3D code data
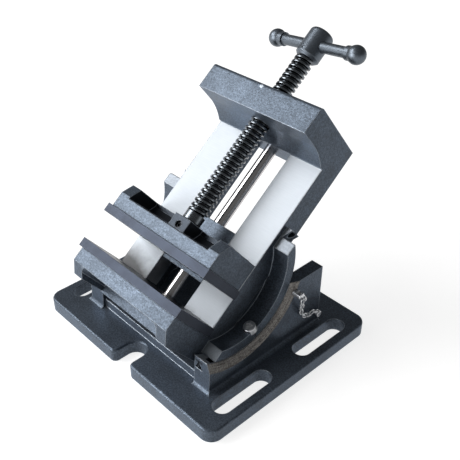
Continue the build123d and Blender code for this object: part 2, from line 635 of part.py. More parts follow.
# Moving jaw casting, with its screw boss and the tongue between the rails
jaw_back = moving_seat + JAW_DEPTH
jaw_bottom = RAIL_TOP + SLIDE_GAP
tongue_front = moving_seat - TONGUE_FRONT
tongue_back = moving_seat + TONGUE_BACK
tongue_width = RAIL_GAP - 2 * SLIDE_GAP
tongue_bottom = rail_bottom
with BuildPart() as moving_jaw:
    with BuildSketch(side_plane(-body_half)):
        with BuildLine():
            Polyline(
                (moving_seat, jaw_bottom),
                (moving_seat, jaw_top),
                (moving_seat + JAW_TOP, jaw_top),
                (jaw_back, jaw_top - JAW_SLOPE),
                (jaw_back, jaw_bottom),
                close=True,
            )
        make_face()
    extrude(amount=2 * body_half)

    # Pocket behind the jaw, between its cheeks
    with BuildSketch(side_plane(-body_half + CHEEK_WIDTH)):
        with BuildLine():
            Polyline(
                (moving_seat + POCKET_START, jaw_top + 1),
                (moving_seat + POCKET_START, jaw_top - 1),
                (moving_seat + POCKET_START + 2, POCKET_FLOOR + 3),
                (jaw_back - 3, POCKET_FLOOR),
                (jaw_back + 1, POCKET_FLOOR),
                (jaw_back + 1, jaw_top + 1),
                close=True,
            )
        make_face()
    extrude(amount=2 * (body_half - CHEEK_WIDTH), mode=Mode.SUBTRACT)

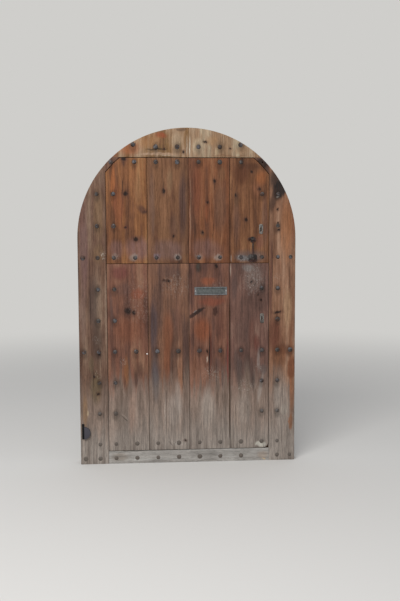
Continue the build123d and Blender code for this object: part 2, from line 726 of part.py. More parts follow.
def keeper(key, label):
    """Bent iron staple on the back of the surround that takes a bolt."""
    inner_y = bolt_y + BOLT_THICKNESS / 2 + KEEPER_CLEARANCE
    inner_half = BOLT_HEIGHT / 2 + KEEPER_CLEARANCE
    outer_half = inner_half + KEEPER_WALL
    foot_half = outer_half + KEEPER_FLANGE
    left = post_right + KEEPER_INSET
    with BuildPart() as staple:
        with BuildSketch(Plane.YZ.offset(left)):
            with BuildLine():
                Polyline(
                    (frame_back, key[1] + inner_half),
                    (frame_back, key[1] + foot_half),
                    (frame_back + KEEPER_WALL, key[1] + foot_half),
                    (frame_back + KEEPER_WALL, key[1] + outer_half),
                    (inner_y + KEEPER_WALL, key[1] + outer_half),
                    (inner_y + KEEPER_WALL, key[1] - outer_half),
                    (frame_back + KEEPER_WALL, key[1] - outer_half),
                    (frame_back + KEEPER_WALL, key[1] - foot_half),
                    (frame_back, key[1] - foot_half),
                    (frame_back, key[1] - inner_half),
                    (inner_y, key[1] - inner_half),
                    (inner_y, key[1] + inner_half),
                    close=True,
                )
            make_face()
        extrude(amount=KEEPER_WIDTH)
    write(staple.part, label)


def escutcheon(key, label):
    """Iron keyhole plate with cut corners on the front of a leaf."""
    width, height, thickness = ESCUTCHEON
    with BuildPart() as plate:
        with BuildSketch(front_plane(plank_front)):
            with Locations(key):
                Rectangle(width, height)
            chamfer(vertices(), ESCUTCHEON_CORNER)
        extrude(amount=thickness)
        keyhole(key)(plank_front - thickness, thickness)
    write(plate.part, label)


# Bolt between the leaves
tie_y = leaf_back + TIE_PLATE_THICKNESS + TIE_CLEARANCE + TIE_RADIUS
tie_handle_z = tie_plate_foot + TIE_LOOP_HEIGHT + RUNNING_GAP + TIE_HANDLE_RADIUS


def tie_loop(foot):
    """Guide loop round the bolt, standing on the plate of the barrel."""
    inner = TIE_RADIUS + TIE_CLEARANCE
    outer = inner + TIE_LOOP_WALL
    plate_y = leaf_back + TIE_PLATE_THICKNESS
    with BuildSketch(Plane.XY.offset(foot)) as loop:
        with Locations((TIE_X, (leaf_back + tie_y + outer) / 2)):
            Rectangle(2 * outer, tie_y + outer - leaf_back)
        chamfer(vertices().group_by(Axis.Y)[-1], TIE_LOOP_WALL)
        with Locations((TIE_X, (plate_y + tie_y + inner) / 2)):
            Rectangle(2 * inner, tie_y + inner - plate_y, mode=Mode.SUBTRACT)
    extrude(loop.sketch, amount=TIE_LOOP_HEIGHT)


def make_tie_barrel():
    """Plate with two loops that guide the bolt between the leaves."""
    with BuildPart() as barrel:
        with BuildSketch(front_plane(leaf_back + TIE_PLATE_THICKNESS)):
            half = TIE_PLATE_WIDTH / 2
            rectangle(TIE_X - half, TIE_X + half, tie_plate_foot, tie_plate_head)
        extrude(amount=TIE_PLATE_THICKNESS)
        tie_loop(tie_plate_foot)
        tie_loop(tie_plate_head - TIE_LOOP_HEIGHT)
        with BuildSketch(front_plane(leaf_back + TIE_PLATE_THICKNESS)):
            with Locations(*tie_barrel_nails):
                Rectangle(NAIL_SHANK, NAIL_SHANK)
        extrude(amount=TIE_PLATE_THICKNESS, mode=Mode.SUBTRACT)
    write(barrel.part, "tie_barrel")


def make_tie_bolt():
    """Round bolt with a handle, resting low between its two loops."""
    with BuildPart() as bolt:
        with BuildSketch(Plane.XY.offset(tie_plate_foot)):
            with Locations((TIE_X, tie_y)):
                Circle(TIE_RADIUS)
        extrude(amount=split_low - tie_plate_foot - RUNNING_GAP)
        with BuildSketch(front_plane(tie_y)):
            with Locations((TIE_X, tie_handle_z)):
                RegularPolygon(TIE_HANDLE_RADIUS, FORGED_SIDES)
        extrude(amount=-(TIE_RADIUS + TIE_HANDLE_LENGTH))
    write(bolt.part, "tie_bolt")


def make_tie_keeper():
    """Bent staple on the upper leaf that the bolt rises into."""
    inner = TIE_RADIUS + TIE_KEEPER_CLEARANCE
    outer = inner + TIE_LOOP_WALL
    inner_y = tie_y + inner
    flange_y = leaf_back + TIE_PLATE_THICKNESS
    half = TIE_PLATE_WIDTH / 2
    with BuildPart() as staple:
        with BuildSketch(Plane.XY.offset(tie_keeper_foot)):
            with Locations((TIE_X, (leaf_back + inner_y + TIE_LOOP_WALL) / 2)):
                Rectangle(2 * outer, inner_y + TIE_LOOP_WALL - leaf_back)
            with Locations((TIE_X, (leaf_back + flange_y) / 2)):
                Rectangle(2 * half, TIE_PLATE_THICKNESS)
            with Locations((TIE_X, (leaf_back + inner_y) / 2)):
                Rectangle(2 * inner, inner_y - leaf_back, mode=Mode.SUBTRACT)
        extrude(amount=TIE_KEEPER_HEIGHT)
        with BuildSketch(front_plane(flange_y)):
            with Locations(*tie_keeper_nails):
                Rectangle(NAIL_SHANK, NAIL_SHANK)
        extrude(amount=TIE_PLATE_THICKNESS, mode=Mode.SUBTRACT)
    write(staple.part, "tie_keeper")


# Letter plate
letter_x, letter_z = letter_centre
letter_face = plank_front - LETTER_PLATE[2]
flap_bore = FLAP_PIN_RADIUS + PIN_CLEARANCE
flap_knuckle = flap_bore + FLAP_KNUCKLE_WALL
flap_pin_y = letter_face - RUNNING_GAP - flap_knuckle
flap_pin_z = letter_z + LETTER_PLATE[1] / 2 - FLAP_PIN_DROP
ear_inside = FLAP_WIDTH / 2 + PIN_CLEARANCE
letter_screws = [(letter_x + side * (LETTER_PLATE[0] / 2 - LETTER_SCREW_INSET), letter_z) for side in (-1, 1)]


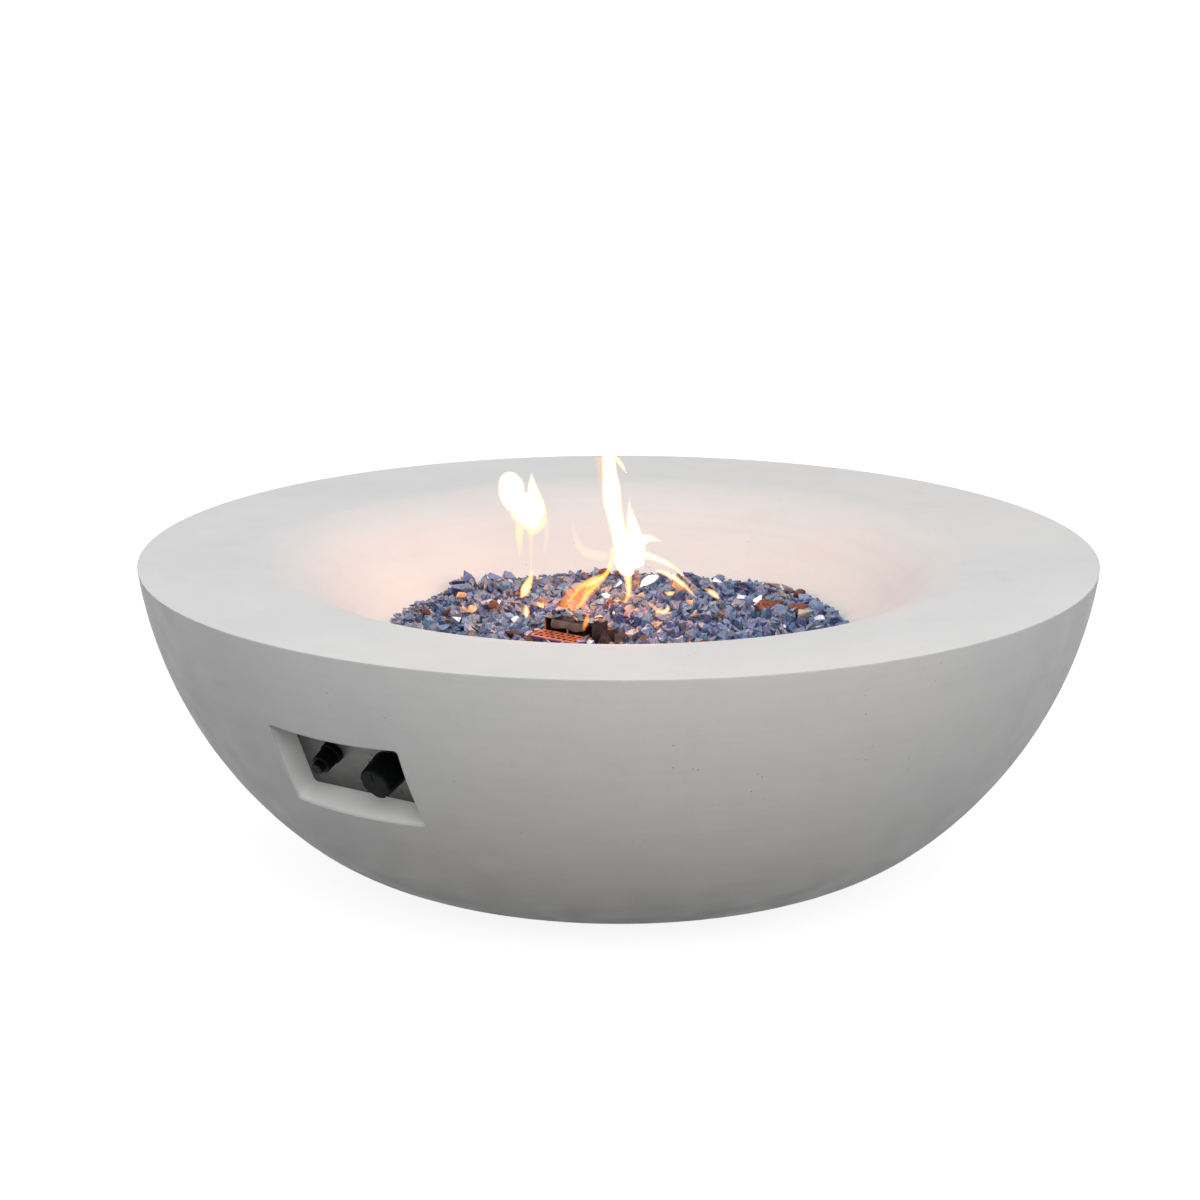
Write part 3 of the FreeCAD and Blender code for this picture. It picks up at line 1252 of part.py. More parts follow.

What is required
Make an exact copy of the data above.

Solution
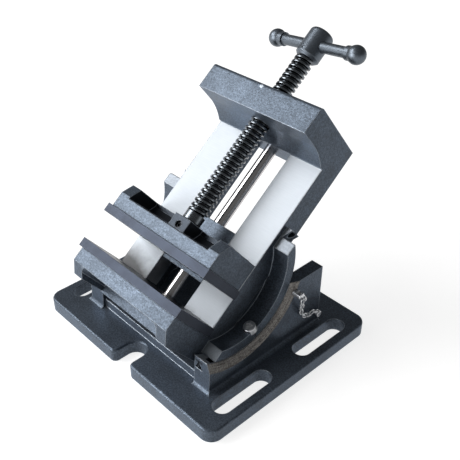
Continue the build123d and Blender code for this object: part 2, from line 635 of part.py. More parts follow.
# Moving jaw casting, with its screw boss and the tongue between the rails
jaw_back = moving_seat + JAW_DEPTH
jaw_bottom = RAIL_TOP + SLIDE_GAP
tongue_front = moving_seat - TONGUE_FRONT
tongue_back = moving_seat + TONGUE_BACK
tongue_width = RAIL_GAP - 2 * SLIDE_GAP
tongue_bottom = rail_bottom
with BuildPart() as moving_jaw:
    with BuildSketch(side_plane(-body_half)):
        with BuildLine():
            Polyline(
                (moving_seat, jaw_bottom),
                (moving_seat, jaw_top),
                (moving_seat + JAW_TOP, jaw_top),
                (jaw_back, jaw_top - JAW_SLOPE),
                (jaw_back, jaw_bottom),
                close=True,
            )
        make_face()
    extrude(amount=2 * body_half)

    # Pocket behind the jaw, between its cheeks
    with BuildSketch(side_plane(-body_half + CHEEK_WIDTH)):
        with BuildLine():
            Polyline(
                (moving_seat + POCKET_START, jaw_top + 1),
                (moving_seat + POCKET_START, jaw_top - 1),
                (moving_seat + POCKET_START + 2, POCKET_FLOOR + 3),
                (jaw_back - 3, POCKET_FLOOR),
                (jaw_back + 1, POCKET_FLOOR),
                (jaw_back + 1, jaw_top + 1),
                close=True,
            )
        make_face()
    extrude(amount=2 * (body_half - CHEEK_WIDTH), mode=Mode.SUBTRACT)

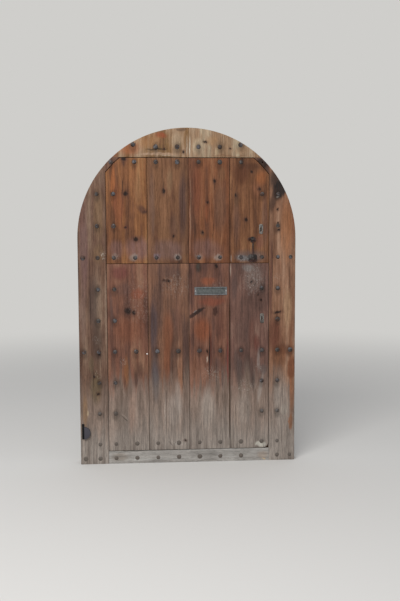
Continue the build123d and Blender code for this object: part 2, from line 726 of part.py. More parts follow.
def keeper(key, label):
    """Bent iron staple on the back of the surround that takes a bolt."""
    inner_y = bolt_y + BOLT_THICKNESS / 2 + KEEPER_CLEARANCE
    inner_half = BOLT_HEIGHT / 2 + KEEPER_CLEARANCE
    outer_half = inner_half + KEEPER_WALL
    foot_half = outer_half + KEEPER_FLANGE
    left = post_right + KEEPER_INSET
    with BuildPart() as staple:
        with BuildSketch(Plane.YZ.offset(left)):
            with BuildLine():
                Polyline(
                    (frame_back, key[1] + inner_half),
                    (frame_back, key[1] + foot_half),
                    (frame_back + KEEPER_WALL, key[1] + foot_half),
                    (frame_back + KEEPER_WALL, key[1] + outer_half),
                    (inner_y + KEEPER_WALL, key[1] + outer_half),
                    (inner_y + KEEPER_WALL, key[1] - outer_half),
                    (frame_back + KEEPER_WALL, key[1] - outer_half),
                    (frame_back + KEEPER_WALL, key[1] - foot_half),
                    (frame_back, key[1] - foot_half),
                    (frame_back, key[1] - inner_half),
                    (inner_y, key[1] - inner_half),
                    (inner_y, key[1] + inner_half),
                    close=True,
                )
            make_face()
        extrude(amount=KEEPER_WIDTH)
    write(staple.part, label)


def escutcheon(key, label):
    """Iron keyhole plate with cut corners on the front of a leaf."""
    width, height, thickness = ESCUTCHEON
    with BuildPart() as plate:
        with BuildSketch(front_plane(plank_front)):
            with Locations(key):
                Rectangle(width, height)
            chamfer(vertices(), ESCUTCHEON_CORNER)
        extrude(amount=thickness)
        keyhole(key)(plank_front - thickness, thickness)
    write(plate.part, label)


# Bolt between the leaves
tie_y = leaf_back + TIE_PLATE_THICKNESS + TIE_CLEARANCE + TIE_RADIUS
tie_handle_z = tie_plate_foot + TIE_LOOP_HEIGHT + RUNNING_GAP + TIE_HANDLE_RADIUS


def tie_loop(foot):
    """Guide loop round the bolt, standing on the plate of the barrel."""
    inner = TIE_RADIUS + TIE_CLEARANCE
    outer = inner + TIE_LOOP_WALL
    plate_y = leaf_back + TIE_PLATE_THICKNESS
    with BuildSketch(Plane.XY.offset(foot)) as loop:
        with Locations((TIE_X, (leaf_back + tie_y + outer) / 2)):
            Rectangle(2 * outer, tie_y + outer - leaf_back)
        chamfer(vertices().group_by(Axis.Y)[-1], TIE_LOOP_WALL)
        with Locations((TIE_X, (plate_y + tie_y + inner) / 2)):
            Rectangle(2 * inner, tie_y + inner - plate_y, mode=Mode.SUBTRACT)
    extrude(loop.sketch, amount=TIE_LOOP_HEIGHT)


def make_tie_barrel():
    """Plate with two loops that guide the bolt between the leaves."""
    with BuildPart() as barrel:
        with BuildSketch(front_plane(leaf_back + TIE_PLATE_THICKNESS)):
            half = TIE_PLATE_WIDTH / 2
            rectangle(TIE_X - half, TIE_X + half, tie_plate_foot, tie_plate_head)
        extrude(amount=TIE_PLATE_THICKNESS)
        tie_loop(tie_plate_foot)
        tie_loop(tie_plate_head - TIE_LOOP_HEIGHT)
        with BuildSketch(front_plane(leaf_back + TIE_PLATE_THICKNESS)):
            with Locations(*tie_barrel_nails):
                Rectangle(NAIL_SHANK, NAIL_SHANK)
        extrude(amount=TIE_PLATE_THICKNESS, mode=Mode.SUBTRACT)
    write(barrel.part, "tie_barrel")


def make_tie_bolt():
    """Round bolt with a handle, resting low between its two loops."""
    with BuildPart() as bolt:
        with BuildSketch(Plane.XY.offset(tie_plate_foot)):
            with Locations((TIE_X, tie_y)):
                Circle(TIE_RADIUS)
        extrude(amount=split_low - tie_plate_foot - RUNNING_GAP)
        with BuildSketch(front_plane(tie_y)):
            with Locations((TIE_X, tie_handle_z)):
                RegularPolygon(TIE_HANDLE_RADIUS, FORGED_SIDES)
        extrude(amount=-(TIE_RADIUS + TIE_HANDLE_LENGTH))
    write(bolt.part, "tie_bolt")


def make_tie_keeper():
    """Bent staple on the upper leaf that the bolt rises into."""
    inner = TIE_RADIUS + TIE_KEEPER_CLEARANCE
    outer = inner + TIE_LOOP_WALL
    inner_y = tie_y + inner
    flange_y = leaf_back + TIE_PLATE_THICKNESS
    half = TIE_PLATE_WIDTH / 2
    with BuildPart() as staple:
        with BuildSketch(Plane.XY.offset(tie_keeper_foot)):
            with Locations((TIE_X, (leaf_back + inner_y + TIE_LOOP_WALL) / 2)):
                Rectangle(2 * outer, inner_y + TIE_LOOP_WALL - leaf_back)
            with Locations((TIE_X, (leaf_back + flange_y) / 2)):
                Rectangle(2 * half, TIE_PLATE_THICKNESS)
            with Locations((TIE_X, (leaf_back + inner_y) / 2)):
                Rectangle(2 * inner, inner_y - leaf_back, mode=Mode.SUBTRACT)
        extrude(amount=TIE_KEEPER_HEIGHT)
        with BuildSketch(front_plane(flange_y)):
            with Locations(*tie_keeper_nails):
                Rectangle(NAIL_SHANK, NAIL_SHANK)
        extrude(amount=TIE_PLATE_THICKNESS, mode=Mode.SUBTRACT)
    write(staple.part, "tie_keeper")


# Letter plate
letter_x, letter_z = letter_centre
letter_face = plank_front - LETTER_PLATE[2]
flap_bore = FLAP_PIN_RADIUS + PIN_CLEARANCE
flap_knuckle = flap_bore + FLAP_KNUCKLE_WALL
flap_pin_y = letter_face - RUNNING_GAP - flap_knuckle
flap_pin_z = letter_z + LETTER_PLATE[1] / 2 - FLAP_PIN_DROP
ear_inside = FLAP_WIDTH / 2 + PIN_CLEARANCE
letter_screws = [(letter_x + side * (LETTER_PLATE[0] / 2 - LETTER_SCREW_INSET), letter_z) for side in (-1, 1)]


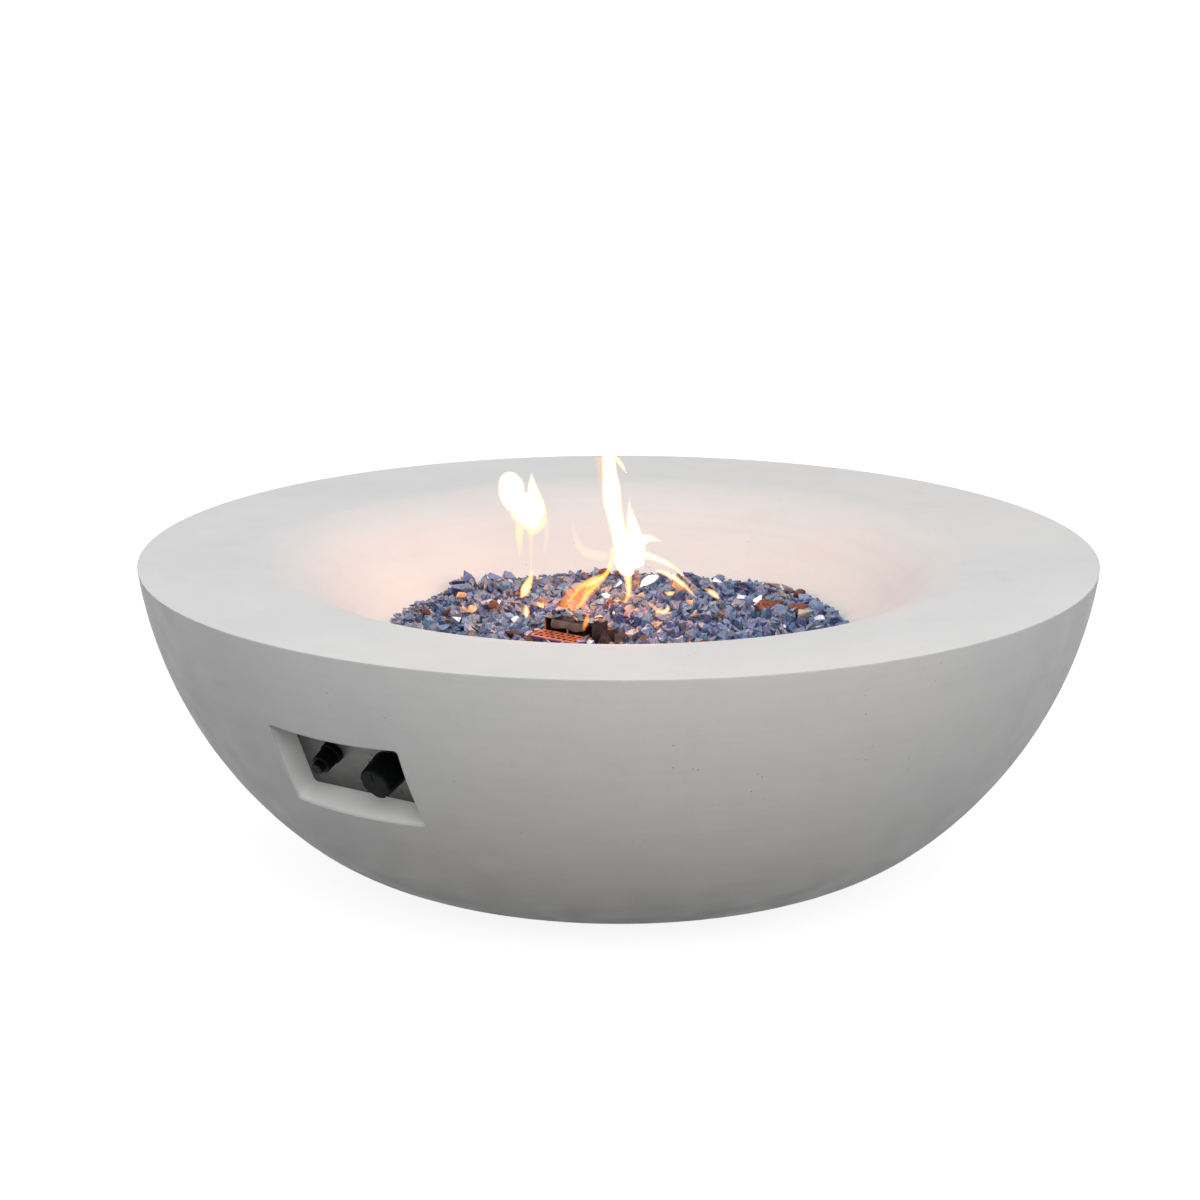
Write part 3 of the FreeCAD and Blender code for this picture. It picks up at line 1252 of part.py. More parts follow.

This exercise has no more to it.